此外,我国股债市外资占比有限,货币政策分化导致的阶段性外资流出的冲击有限,货币政策可以坚持“以我为主”取向的同时,兼顾内外均衡。
未来美联储鹰派加息带动全球加息潮对于我国总量货币政策存在窗口期的限制,经济“稳增长”需靠结构性货币政策、财政和宽信用政策发力。当前预计美联储四季度仍将激进加息,美元四季度将继续高位运行,并且存在进一步上行的风险,新兴经济体以及其他发达经济体较多紧密跟随美国加息步伐。
在此背景下,我国总量的货币工具相对不利于管理资本流动与稳定汇率,因此总量货币政策的窗口期或将受到一定限制。相比之下,结构性货币政策、财政政策与政策性金融政策直达实体的效果更好,未来此类政策发力可以更好地推动经济基本面预期修复以及经济稳增长。
结论
历史上新兴经济体与其他发达国家往往加息时点滞后于美国,具体而言,此轮主要发达经济体在去年下半年就面临较高的通胀风险与汇率贬值压力,因而去年下半年一些发达国家开始加息;资源对外依赖度偏低的新兴经济体在俄乌冲突后通胀压力才开始上行,贸易情况恶化,汇率承压,因而逐步开始加息。
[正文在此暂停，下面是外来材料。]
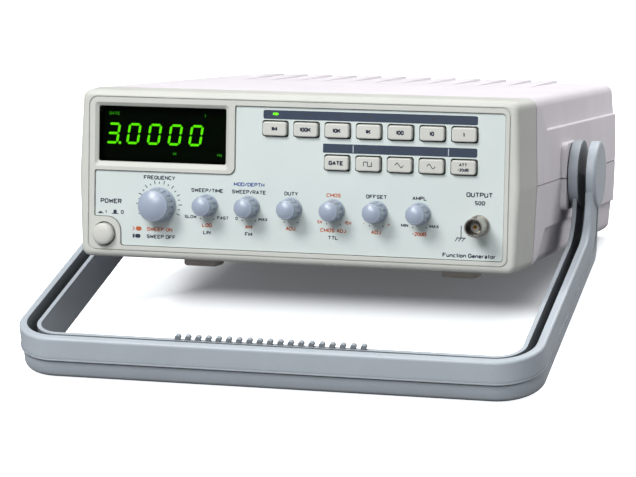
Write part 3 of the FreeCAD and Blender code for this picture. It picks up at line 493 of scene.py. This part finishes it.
# ---- stage ------------------------------------------------------------------------------------
def floor_material():
    """Pale floor: seen directly it is white with a soft grey patch under the case, a painted shadow
    where its glow fades; the light it throws back on the unit is a darker grey."""
    mat = surface("floor", srgb(236, 238, 240), rough=0.8, grain=2.0, bump=0.02, vary=0.01, edge=0)
    tree = mat.node_tree
    bsdf = next(n for n in tree.nodes if n.type == "BSDF_PRINCIPLED")
    out = next(n for n in tree.nodes if n.type == "OUTPUT_MATERIAL")
    place = tree.nodes.new("ShaderNodeNewGeometry")
    parts = tree.nodes.new("ShaderNodeSeparateXYZ")
    tree.links.new(place.outputs["Position"], parts.inputs["Vector"])
    # painted shadow: inside a soft-edged box round the case's footprint the floor's glow drops to a tenth
    middle = at(0, CASE_MIDDLE_Y, 0)
    outside = []
    for axis, centre, reach in (("X", middle.x + 0.007, 0.143), ("Y", middle.y + 0.0575, 0.11)):
        from_middle = tree.nodes.new("ShaderNodeMath")
        from_middle.operation = "SUBTRACT"
        from_middle.inputs[1].default_value = centre
        size = tree.nodes.new("ShaderNodeMath")
        size.operation = "ABSOLUTE"
        over = tree.nodes.new("ShaderNodeMath")
        over.operation = "SUBTRACT"
        over.inputs[1].default_value = reach
        tree.links.new(parts.outputs[axis], from_middle.inputs[0])
        tree.links.new(from_middle.outputs[0], size.inputs[0])
        tree.links.new(size.outputs[0], over.inputs[0])
        outside.append(over.outputs[0])
    worst = tree.nodes.new("ShaderNodeMath")
    worst.operation = "MAXIMUM"
    for i in range(2):
        tree.links.new(outside[i], worst.inputs[i])
    shadow_fade = tree.nodes.new("ShaderNodeMapRange")
    shadow_fade.interpolation_type = "SMOOTHSTEP"
    for key, value in (("From Min", -0.05), ("From Max", 0.004), ("To Min", 0.1), ("To Max", 1.0)):
        shadow_fade.inputs[key].default_value = value
    tree.links.new(worst.outputs[0], shadow_fade.inputs["Value"])
    bsdf.inputs["Emission Color"].default_value = (0.95, 0.98, 1.0, 1)
    tree.links.new(shadow_fade.outputs["Result"], bsdf.inputs["Emission Strength"])
    dull = tree.nodes.new("ShaderNodeBsdfDiffuse")
    dull.inputs["Color"].default_value = (0.3, 0.3, 0.31, 1)
    path = tree.nodes.new("ShaderNodeLightPath")
    mix = tree.nodes.new("ShaderNodeMixShader")
    tree.links.new(path.outputs["Is Camera Ray"], mix.inputs["Fac"])
    tree.links.new(dull.outputs["BSDF"], mix.inputs[1])
    tree.links.new(bsdf.outputs["BSDF"], mix.inputs[2])
    tree.links.new(mix.outputs["Shader"], out.inputs["Surface"])
    return mat


# the unit stands on its rear feet and on the handle's crossbar, so the floor leans by the slope
# between these two points; it lies a little under both
FLOOR_GAP = 0.0003
FLOOR_FRONT = at(0, -44.3, -106.4)
FLOOR_REAR = at(0, 242.0, -55.0)
pitch = math.atan2(FLOOR_REAR.z - FLOOR_FRONT.z, FLOOR_REAR.y - FLOOR_FRONT.y)
bm = bmesh.new()
bmesh.ops.create_grid(bm, x_segments=8, y_segments=8, size=6.0)
mesh = bpy.data.meshes.new("floor")
bm.to_mesh(mesh)
bm.free()
floor = bpy.data.objects.new("floor", mesh)
bpy.context.scene.collection.objects.link(floor)
floor.matrix_world = (Matrix.Translation(FLOOR_FRONT - Vector((0, 0, FLOOR_GAP)))
                      @ Matrix.Rotation(pitch, 4, "X"))
mesh.materials.append(floor_material())

world = bpy.data.worlds.new("studio")
bpy.context.scene.world = world
world.use_nodes = True
tree = world.node_tree
tree.nodes.clear()
out = tree.nodes.new("ShaderNodeOutputWorld")
back = tree.nodes.new("ShaderNodeBackground")
seen = tree.nodes.new("ShaderNodeBackground")
seen.inputs["Color"].default_value = (1, 1, 1, 1)
seen.inputs["Strength"].default_value = 1.0
coords = tree.nodes.new("ShaderNodeTexCoord")
split = tree.nodes.new("ShaderNodeSeparateXYZ")
ramp = tree.nodes.new("ShaderNodeValToRGB")
ramp.color_ramp.elements[0].position = 0.35
ramp.color_ramp.elements[0].color = (0.42, 0.44, 0.48, 1)
ramp.color_ramp.elements[1].position = 1.0
ramp.color_ramp.elements[1].color = (1, 1, 1, 1)
half = tree.nodes.new("ShaderNodeMapRange")
half.inputs["From Min"].default_value = -1.0
path = tree.nodes.new("ShaderNodeLightPath")
mix = tree.nodes.new("ShaderNodeMixShader")
tree.links.new(coords.outputs["Generated"], split.inputs["Vector"])
tree.links.new(split.outputs["Z"], half.inputs["Value"])
tree.links.new(half.outputs["Result"], ramp.inputs["Fac"])
tree.links.new(ramp.outputs["Color"], back.inputs["Color"])
back.inputs["Strength"].default_value = 0.33
tree.links.new(path.outputs["Is Camera Ray"], mix.inputs["Fac"])
tree.links.new(back.outputs["Background"], mix.inputs[1])
tree.links.new(seen.outputs["Background"], mix.inputs[2])
tree.links.new(mix.outputs["Shader"], out.inputs["Surface"])


def softbox(name, where, aim, size, energy, color=(1, 1, 1)):
    """Rectangular light; its place and the point it faces are metres from under the case's middle."""
    data = bpy.data.lights.new(name, "AREA")
    data.shape = "RECTANGLE"
    data.size, data.size_y = size
    data.energy = energy
    data.color = color
    obj = bpy.data.objects.new(name, data)
    bpy.context.scene.collection.objects.link(obj)
    obj.location = at(0, CASE_MIDDLE_Y, -SPLIT_HEIGHT) + Vector(where)
    obj.rotation_euler = (Vector(aim) - Vector(where)).to_track_quat("-Z", "Y").to_euler()


softbox("key_light", (-0.6, -1.35, 1.2), (0, -0.1, 0.05), (0.6, 0.6), 23)
softbox("top_light", (0.3, 0.2, 1.6), (0, 0.0, 0.0), (1.4, 1.2), 11)
softbox("side_light", (0.55, 0.5, 0.75), (0.12, 0.1, 0.1), (0.4, 0.4), 4.0)
softbox("front_fill", (0.0, -1.9, 0.95), (0, -0.1, 0.05), (0.6, 0.45), 13.5, (0.95, 0.97, 1.0))

# ---- camera: azimuth, elevation and roll of the viewpoint, aimed at the front panel ------------
AZIMUTH, ELEVATION, ROLL, DISTANCE = 15.48, 5.237, 1.0235, 1.4507
AIM = at(13.4, 0, -29.89)
az, el, roll = (math.radians(v) for v in (AZIMUTH, ELEVATION, ROLL))
back_axis = Vector((math.sin(az) * math.cos(el), -math.cos(az) * math.cos(el), math.sin(el)))
right = Vector((math.cos(az), math.sin(az), 0))
up = back_axis.cross(right)
right_rolled = right * math.cos(roll) + up * math.sin(roll)
up_rolled = up * math.cos(roll) - right * math.sin(roll)
camera = bpy.data.objects.new("camera", bpy.data.cameras.new("camera"))
bpy.context.scene.collection.objects.link(camera)
camera.matrix_world = Matrix((
    (right_rolled.x, up_rolled.x, back_axis.x, 0),
    (right_rolled.y, up_rolled.y, back_axis.y, 0),
    (right_rolled.z, up_rolled.z, back_axis.z, 0),
    (0, 0, 0, 1),
))
camera.location = AIM + back_axis * DISTANCE
camera.data.sensor_width = 36.0
camera.data.lens = 154.67
camera.data.clip_end = 50
bpy.context.scene.camera = camera
bpy.context.scene.view_settings.view_transform = "Standard"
在当前全球较多国家开启加息,甚至跟随美国激进加息的背景下,我国总量货币政策的窗口期存在一定限制。但我国有效需求相对不足导致通胀水平较低,预计我国“以我为主”的货币政策将继续保持流动性合理性,经济“稳增长”或依靠结构性货币政策、财政和宽信用政策发力。